You claim at some point in the future that the September 11th atrocity will be legitimate fuel for editorial cartoonists. Do you think the sunken grave of the U.S. Arizona is legitimate editorial fuel after 60 years? Would editorial common sense allow you to publish a Mike Marland editorial cartoon that desecrated the grave of the brave men that perished from the unprovoked assault of the Japanese on December 7, 1941? I doubt it nor do I think in the future the World Trade Center will be legitimate fodder for cantankerous editorial cartoonists. However, your editorial decision in publishing the Mike Marland cartoon has already crossed that line. A decision, I feel, you will carry as a heavy burden the rest of your career.
The correct response by you to this editorial error should have been a full apology without reservations or explanation. To further qualify your decision in the editorial process does nothing but excuse the action as if it was the mistake of spilling milk on a clean table. I would suggest that Concord Monitor take the advertising revenue from the Friday edition and pledge it to the thousands upon thousands of my grieving neighbors through one of the various charities seeking to meet their needs.
Sincerely yours,
Robert M. Toups, Jr.
(personal contact information deleted for WWW publication)
Looks like "Operation Freep Monitor" was a complete success. Thanks to all that pitched in! Free Speech is a mighty weapon. I can't believe the White House jumped into the fray! Do we rock or what?!?!?

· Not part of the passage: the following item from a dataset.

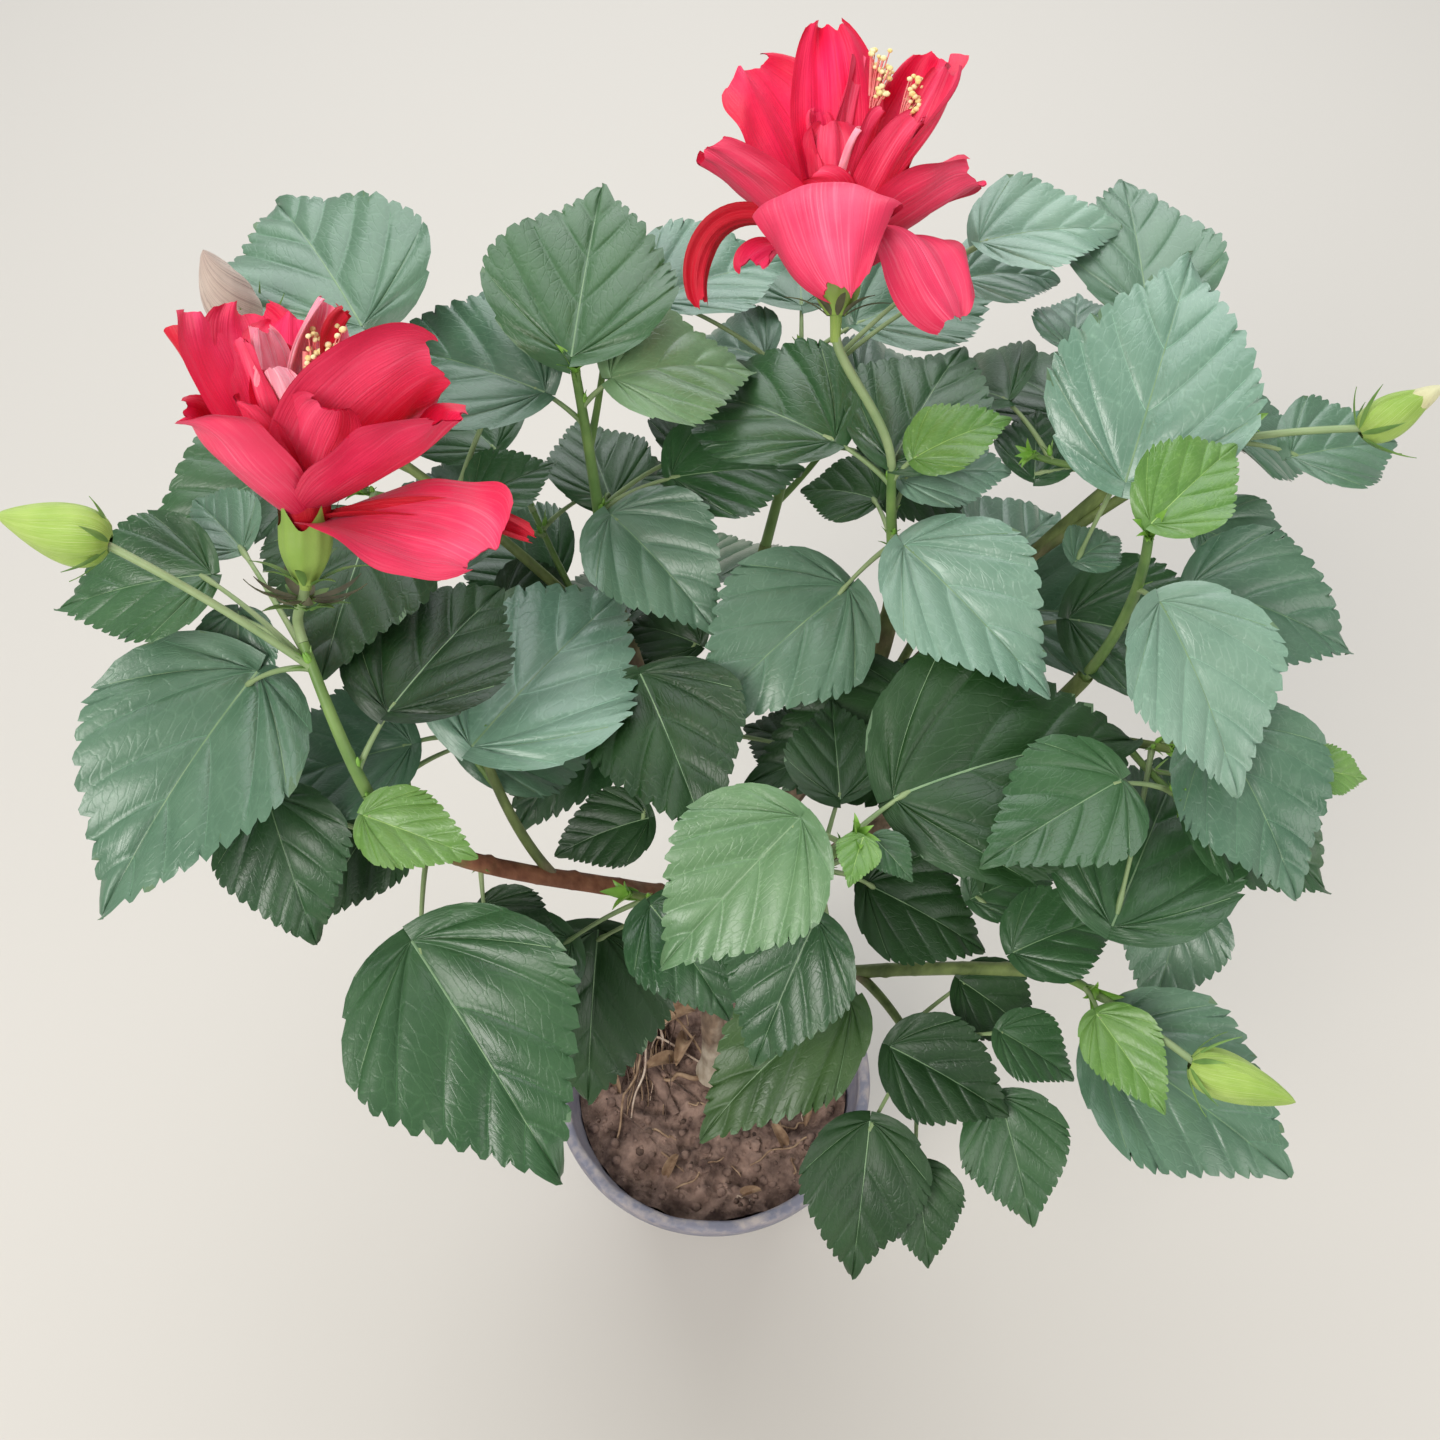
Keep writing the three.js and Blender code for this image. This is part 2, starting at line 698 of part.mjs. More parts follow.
// Side twigs by the seeded rule, each with its leaves
function growTwigs(shoot) {
  const { count, bearing, fan } = shoot.twigs;
  const { chance } = shoot;
  for (let index = 0; index < count; index += 1) {
    const on = TWIG_PLACES.least + (TWIG_PLACES.span * (index + chance())) / count;
    const turn = bearing + fan * (2 * ((index * GOLDEN + chance() * TWIG_FAN_JITTER) % 1) - 1);
    const length = within(TWIG_LENGTH, chance);
    const root = shoot.stem.getPoint(on);
    const end = root.clone().addScaledVector(compass(turn, TWIG_CLIMB), length);
    const bend = root.clone().lerp(end, 0.5).addScaledVector(UP, -TWIG_SAG * length);
    const twig = new THREE.QuadraticBezierCurve3(root, bend, end);
    const path = pathRecord(twig, TWIG_RADIUS, shoot.name, shoot.kin);
    if (pathIsClear(path)) {
      placedPaths.push(path);
      shoot.solids.push(limbSolid(twig, taper([TWIG_RADIUS, PETIOLE_RADIUS]), TWIG_SIDES, 2));
      growTwigLeaves(shoot, twig, turn);
    }
  }
}

function growTwigLeaves(shoot, twig, turn) {
  const { chance } = shoot;
  const middle = shoot.stem.getPoint(0.5);
  for (let index = 0; index < TWIG_LEAVES; index += 1) {
    const swing = index === 0 ? 0 : TWIG_LEAF_SWING * (index % 2 === 0 ? 1 : -1);
    const heading = turn + swing + TWIG_LEAF_JITTER * (chance() - 0.5);
    const petiole = within(TWIG_LEAF_PETIOLE, chance);
    const foot = twig.getPoint(1 - TWIG_LEAF_STEP * index)
      .addScaledVector(compass(heading, TWIG_LEAF_CLIMB), petiole);
    const length = within(TWIG_LEAF_BLADE, chance);
    const droop = within(TWIG_LEAF_DROOP, chance);
    const reach = foot.clone().addScaledVector(compass(heading), length).distanceTo(middle);
    if (reach < ROOM) {
      placeLeaf(shoot, twig, [...foot.toArray(), length, heading, droop]);
    }
  }
}

// Buds: a stalk from near the stem's tip and a pointed body
function budSwell(along) {
  const { least, from, to, lean, fullness } = BUD_SHAPE;
  return mix(least, 1, sin(PI * mix(from, to, along ** lean)) ** fullness);
}

function budSolids(shoot, bud) {
  const neck = point(bud.neck);
  const tip = point(bud.tip);
  const root = shoot.stem.getPoint(BUD_STALK_ROOT);
  const rise = BUD_STALK_ARCH * root.distanceTo(neck);
  const bend = root.clone().lerp(neck, 0.5).addScaledVector(UP, rise);
  const stalk = new THREE.QuadraticBezierCurve3(root, bend, neck.clone().lerp(tip, BUD_STALK_INSET));
  const body = new THREE.LineCurve3(neck, tip);
  placedPaths.push(
    pathRecord(stalk, BUD_STALK_RADIUS, shoot.name),
    pathRecord(body, bud.radius, shoot.name),
  );
  return [
    limbSolid(stalk, () => BUD_STALK_RADIUS, 4, 5),
    limbSolid(body, (along) => bud.radius * budSwell(along), BUD_SIDES, 6),
  ];
}

// Blooms: stalk, calyx, column and petals
function petalSheet(throat, axis, right, petal) {
  const [turn, start, lean, length, half, curl] = petal;
  const front = right.clone().cross(axis);
  const ahead = right.clone().multiplyScalar(cos(radians(turn)))
    .addScaledVector(front, sin(radians(turn)));
  return {
    foot: throat.clone().addScaledVector(axis, start - PETAL_SINK).addScaledVector(ahead, PETAL_OUT),
    length, half, droop: radians(lean - 90), curl: radians(curl), ahead, up: axis,
    roll: 0, fold: 0, cup: PETAL_CUP, thick: PETAL_THICK, rows: PETAL_ROWS, breadth: petalBreadth,
  };
}

function bloomFrame(bloom) {
  const axis = compass(bloom.bearing).multiplyScalar(cos(radians(bloom.climb)));
  axis.z = sin(radians(bloom.climb));
  const right = new THREE.Vector3(1, 0, 0).addScaledVector(axis, -axis.x).normalize();
  const base = point(bloom.calyx);
  return { axis, right, base, throat: base.clone().addScaledVector(axis, CALYX_LENGTH) };
}

function bloomSolid(bloom, shoot) {
  const { axis, right, base, throat } = bloomFrame(bloom);
  const end = shoot.stem.getPoint(1);
  const away = shoot.stem.getTangent(1);
  const root = end.clone().addScaledVector(away, CLEAR);
  const bend = root.clone().addScaledVector(away, root.distanceTo(base) * STALK_LEAD);
  const onAxis = (from, by) => from.clone().addScaledVector(axis, by);
  const stalk = new THREE.CubicBezierCurve3(root, bend, onAxis(base, -STALK_ENTRY), base);
  const calyx = new THREE.LineCurve3(onAxis(base, -CALYX_SINK), throat);
  const column = new THREE.LineCurve3(onAxis(throat, -COLUMN_SINK), onAxis(throat, COLUMN_LENGTH));
  const cup = (along) => (
    mix(CALYX_NECK_RADIUS, CALYX_RADIUS, sin((PI / 2) * Math.min(1, along * CALYX_SWELL)))
  );
  const solids = [
    limbSolid(stalk, () => STEM_TIP_RADIUS, STEM_SIDES, 6),
    limbSolid(calyx, cup, 8, 4),
    limbSolid(column, () => COLUMN_RADIUS, 4, 1),
  ];
  placedPaths.push(
    pathRecord(stalk, STEM_TIP_RADIUS, bloom.name),
    pathRecord(calyx, CALYX_RADIUS, bloom.name),
  );
  for (const petal of bloom.petals) {
    const sheet = petalSheet(throat, axis, right, petal);
    placedSheets.push(sheetRecord(sheet));
    solids.push(sheetSolid(sheet));
  }
  return fuse(solids);
}

// Pot: a turned shell with a rolled lip and drain holes round a solid middle
function turned(profile) {
  const outline = profile.map(([radius, height]) => new THREE.Vector2(radius, height));
  return solidOf(new THREE.LatheGeometry(outline, POT_SIDES).rotateX(PI / 2));
}

function potProfile() {
  const neck = POT_HEIGHT - LIP_HEIGHT;
  const wallTop = RIM_RADIUS - LIP_DEPTH;
  const lipInside = RIM_RADIUS - LIP_WIDTH;
  const foot = [[0, 0], [POT_FOOT_RADIUS - POT_EDGE, 0], [POT_FOOT_RADIUS, POT_EDGE], [wallTop, neck]];
  const lip = [
    [RIM_RADIUS - LIP_EDGE, neck], [RIM_RADIUS, neck + LIP_EDGE], [RIM_RADIUS, POT_HEIGHT - 2 * LIP_EDGE],
    [RIM_RADIUS - LIP_EDGE * 0.8, POT_HEIGHT - LIP_EDGE / 2], [(RIM_RADIUS + lipInside) / 2, POT_HEIGHT],
    [lipInside, POT_HEIGHT - LIP_EDGE],
  ];
  const inside = [
    [wallTop - POT_WALL, neck - POT_EDGE], [POT_FOOT_RADIUS - POT_WALL, POT_FLOOR], [0, POT_FLOOR],
  ];
  return [...foot, ...lip, ...inside];
}

function potSolid() {
  let pot = turned(potProfile());
  for (let hole = 0; hole < DRAIN_HOLES; hole += 1) {
    const turn = (2 * PI * hole) / DRAIN_HOLES;
    const drill = new THREE.CylinderGeometry(DRAIN_RADIUS, DRAIN_RADIUS, 4 * POT_FLOOR, 10).rotateX(PI / 2);
    drill.translate(DRAIN_CIRCLE_RADIUS * cos(turn), DRAIN_CIRCLE_RADIUS * sin(turn), 0);
    pot = pot.subtract(solidOf(drill));
  }
  return pot;
}

// Soil: fills the pot to a low mound that is flat round the trunk's foot
function insideRadius(height) {
  const share = (height - POT_FLOOR) / (POT_HEIGHT - LIP_HEIGHT - POT_EDGE - POT_FLOOR);
  return mix(POT_FOOT_RADIUS - POT_WALL, RIM_RADIUS - LIP_DEPTH - POT_WALL, share);
}

function soilSolid() {
  const bottom = POT_FLOOR + CLEAR;
  const edge = SOIL_TOP - SOIL_EDGE_DROP;
  return turned([
    [0, bottom], [insideRadius(bottom) - 2 * CLEAR, bottom], [insideRadius(edge) - 2 * CLEAR, edge],
    [insideRadius(edge) * SOIL_SHOULDER.share, SOIL_TOP - SOIL_SHOULDER.drop],
    [STEM_SEAT_RADIUS, SOIL_TOP], [0, SOIL_TOP],
  ]);
}

// Trunk and boughs
function trunkCurve() {
  const [x, y] = TRUNK.foot;
  const foot = new THREE.Vector3(x, y, SOIL_TOP + CLEAR);
  const bend = new THREE.Vector3(x, y, foot.z + TRUNK.bend);
  return new THREE.CubicBezierCurve3(foot, bend, point(TRUNK.turn), point(TRUNK.fork));
}

function trunkRadius(along) {
  return mix(TRUNK_FOOT_RADIUS, TRUNK_TOP_RADIUS, along) + ROOT_FLARE * exp(-ROOT_FLARE_FALL * along);
}

// The room that a limb keeps clear: the limb itself, longer and wider
function limbRoom(limb) {
  const { curve } = limb;
  const start = curve.v0.clone().addScaledVector(curve.getTangent(0), -CLEAR);
  const end = curve.v3.clone().addScaledVector(curve.getTangent(1), CLEAR);
  const longer = new THREE.CubicBezierCurve3(start, curve.v1, curve.v2, end);
  return limbSolid(longer, (along) => limb.radiusAt(along) + CLEAR, limb.sides, LIMB_STEPS);
}

const group = new THREE.Group();

function addPiece(name, solid, origin, look) {
  const mesh = mainBody(solid).translate(-origin.x, -origin.y, -origin.z).getMesh();
  const geometry = new THREE.BufferGeometry();
  geometry.setAttribute('position', new THREE.BufferAttribute(mesh.vertProperties, 3));
  geometry.setIndex(new THREE.BufferAttribute(mesh.triVerts, 1));
  geometry.computeVertexNormals();
  const piece = new THREE.Mesh(geometry, new THREE.MeshStandardMaterial({ metalness: 0, ...look }));
  piece.name = name;
  piece.position.copy(origin);
  group.add(piece);
}

const LOOKS = {
  pot: { color: 0x77788a, roughness: 0.55 },
  soil: { color: 0x6b4a3c, roughness: 0.95 },
  bark: { color: 0x8a6a50, roughness: 0.85 },
  leaf: { color: 0x3c6b45, roughness: 0.5 },
  bloom: { color: 0xd81f3f, roughness: 0.6 },
};

addPiece('pot', potSolid(), new THREE.Vector3(), LOOKS.pot);
addPiece('soil', soilSolid(), new THREE.Vector3(), LOOKS.soil);

const trunk = trunkCurve();
const limbs = [{ name: 'trunk', curve: trunk, radiusAt: trunkRadius, sides: TRUNK_SIDES }];
for (const bough of BOUGHS) {
  const [first, second] = bough.guides.map(point);
  const curve = new THREE.CubicBezierCurve3(trunk.getPoint(bough.on), first, second, point(bough.end));
  limbs.push({ name: bough.name, curve, radiusAt: taper(bough.radii), sides: BOUGH_SIDES });
}

// Each limb is cut clear of those before it, where they leave the trunk.
const rooms = [];
for (const limb of limbs) {
  const whole = limbSolid(limb.curve, limb.radiusAt, limb.sides, LIMB_STEPS);
  const cut = rooms.reduce((solid, room) => solid.subtract(room), whole);
  addPiece(limb.name, cut, limb.curve.getPoint(0), LOOKS.bark);
  rooms.push(limbRoom(limb));
  placedPaths.push(pathRecord(limb.curve, limb.radiusAt(0.5), limb.name));
}

// A shoot's stem. One that ends its bough goes on the same way; one from the
// bough's side turns away at once.
function stemCurve(shoot) {
  const { curve } = limbs.find((limb) => limb.name === shoot.bough);
  const root = curve.getPoint(shoot.on);
  const tip = point(shoot.tip);
  const follow = shoot.on === 1 ? 1 : SIDE_STEM_FOLLOW;
  const lead = tip.clone().sub(root).normalize().multiplyScalar(1 - follow)
    .addScaledVector(curve.getTangent(shoot.on), follow);
  const bend = root.clone().addScaledVector(lead, STEM_BEND * root.distanceTo(tip));
  return new THREE.QuadraticBezierCurve3(root, bend, tip);
}

// Shoots: first every stem, then the blooms and buds, the leaves that show,
// and the twigs by rule.
const shoots = SHOOTS.map((shoot) => {
  const stem = stemCurve(shoot);
  placedPaths.push(pathRecord(stem, STEM_RADIUS, shoot.name));
  const solids = [limbSolid(stem, taper([STEM_RADIUS, STEM_TIP_RADIUS]), STEM_SIDES, 6)];
  const blooms = BLOOMS.filter((bloom) => bloom.shoot === shoot.name);
  const kin = [shoot.bough, ...blooms.map((bloom) => bloom.name)];
  return { ...shoot, stem, solids, kin, chance: seeded(shoot.seed) };
});

for (const bloom of BLOOMS) {
  const shoot = shoots.find((one) => one.name === bloom.shoot);
  bloom.solid = bloomSolid(bloom, shoot);
}
for (const shoot of shoots) {
  for (const bud of shoot.buds ?? []) {
    shoot.solids.push(...budSolids(shoot, bud));
  }
}
for (const shoot of shoots) {
  for (const leaf of shoot.leaves) {
    placeLeaf(shoot, shoot.stem, leaf);
  }
}
for (const shoot of shoots) {
  if (shoot.twigs) {
    growTwigs(shoot);
  }
}

for (const shoot of shoots) {
  const cut = rooms.reduce((solid, room) => solid.subtract(room), fuse(shoot.solids));
  addPiece(shoot.name, cut, shoot.stem.getPoint(0), LOOKS.leaf);
}
for (const bloom of BLOOMS) {
  addPiece(bloom.name, bloom.solid, point(bloom.calyx), LOOKS.bloom);
}

export default group;
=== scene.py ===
"""Potted hibiscus shrub: its leaves, blooms, bark, soil and pot, grown over the
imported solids. Lengths are millimetres until a mesh is made. +Z is up and the
viewer looks along +Y from above."""
import math
from types import SimpleNamespace

import bpy
import numpy as np
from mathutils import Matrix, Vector


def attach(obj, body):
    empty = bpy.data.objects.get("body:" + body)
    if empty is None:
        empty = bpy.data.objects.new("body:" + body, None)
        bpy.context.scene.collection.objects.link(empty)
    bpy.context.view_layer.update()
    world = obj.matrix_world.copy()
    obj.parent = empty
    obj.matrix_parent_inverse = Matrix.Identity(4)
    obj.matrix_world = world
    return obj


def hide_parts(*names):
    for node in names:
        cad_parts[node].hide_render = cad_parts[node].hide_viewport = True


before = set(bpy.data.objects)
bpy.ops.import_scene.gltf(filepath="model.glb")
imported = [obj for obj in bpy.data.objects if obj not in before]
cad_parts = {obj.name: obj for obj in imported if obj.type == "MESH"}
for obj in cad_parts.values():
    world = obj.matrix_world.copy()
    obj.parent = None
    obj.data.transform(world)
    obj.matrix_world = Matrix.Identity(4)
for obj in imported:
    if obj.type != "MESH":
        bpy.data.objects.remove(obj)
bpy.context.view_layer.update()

MM_PER_METRE = 1000
OWN_MIDDLE = 0.5

# Pot and soil, as in the solids
POT_HEIGHT = 120
RIM_RADIUS = 85
LIP_HEIGHT = 9
LIP_DEPTH = 5
POT_FOOT_RADIUS = 50
POT_WALL = 2.6
POT_FLOOR = 4
DRAIN_HOLES = 6
DRAIN_RADIUS = 4
DRAIN_CIRCLE_RADIUS = 34
LIP_WIDTH = 6.4
POT_EDGE = 2
SOIL_TOP = 100
CLEAR = 0.3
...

This loon has bought into the liberal schtick that claims that any attempt to stop a liberal's opinion from being transmitted is censorship; whether that be by an editor doing his job or a consumer who refuses to buy the lib's product. Mind you, it's only the liberal who has the right not only to free speech, but also to a guaranteed audience in this way of thinking. Similar action against conservative thought is not, in their minds, censorship; it's just editing in that case! This idiot's supposed hand-wringing about "censorship" is nothing more than a smokescreen. He let it in not out of fear of "censoring" anyone, but because he didn't want to do his job as an editor.
Sure, we knew that displaying a crucifix in a jar of piss was offensive and tasteless, but it's not our job to censor, but to provoke.